My friend is a warm, giving, talented, intelligent person, but he's also fragile in some ways and is looking to come to terms with some horrific events in his past, to heal emotionally. I have to be careful how I coach him through this - I can't shake him and say "Stop this nonsense!" I can't make him feel stupid. I have to be gentle in my encouragement of him - I encourage him to ask questions, to never assume someone's goodness just because they have a fancy web page or a book, to look to medical professionals to address the dark spots in his soul, to look for all of the many happy people around him who don't follow any gurus, and to believe that honest inspiration doesn't come with an expensive retreat or subscription to something. There are healthy ways to cultivate friendships, to create your own identity, to feel secure, and to be a part of something larger than yourself that don't require you to humiliate yourself, to learn a special language or to adhere to some creed filled with lots of psycho babble. It's a tough assignment - he'd be offended that I just called what he believed in psycho babble.
There was one bright spot in all this: this episode of 20/20, renamed "Deadly Devotion", was shown on Oprah's network, OWN. So, there's that, at least.

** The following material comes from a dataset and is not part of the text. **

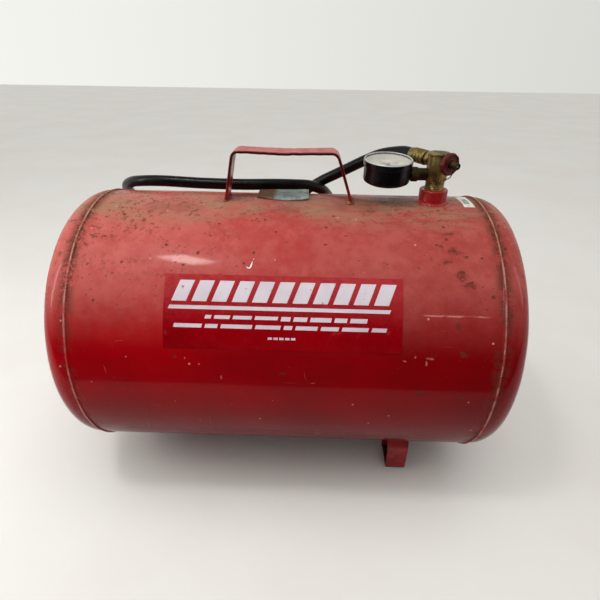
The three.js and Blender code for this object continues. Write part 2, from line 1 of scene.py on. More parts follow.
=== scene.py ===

I look around me and I see dozens of ways to cultivate friendships, create an identity or definition for myself, to feel secure, and to feel a part of something large than myself: nonprofits with events I can attend and with volunteering opportunities in which I can participate, a community theatre company with productions I could audition for or just work behind the scenes or in the front of hour on event night, a citizens academy run twice yearly by the local police, all sorts of civic groups (Rotary, Lions, Kiwanis, etc.), a farmer's market that would welcome me in any way I wanted to help each week, events at the library, a jazzercise class, a karaoke night, and on and on. I invite my neighbors over for a cookout and corn hole. I walk my dog through the neighborhood and say howdy to anyone I pass. It feels good, real, authentic. It brings beautiful people into my life. And I never have to use my credit card for any of it.
If someone you know is reading books or watching videos by James Arthur Ray - yes, after being let out of prison, he's back in business - show them this blog. Show them this article from The Verge. Such people are reckless at best and deviant at worst.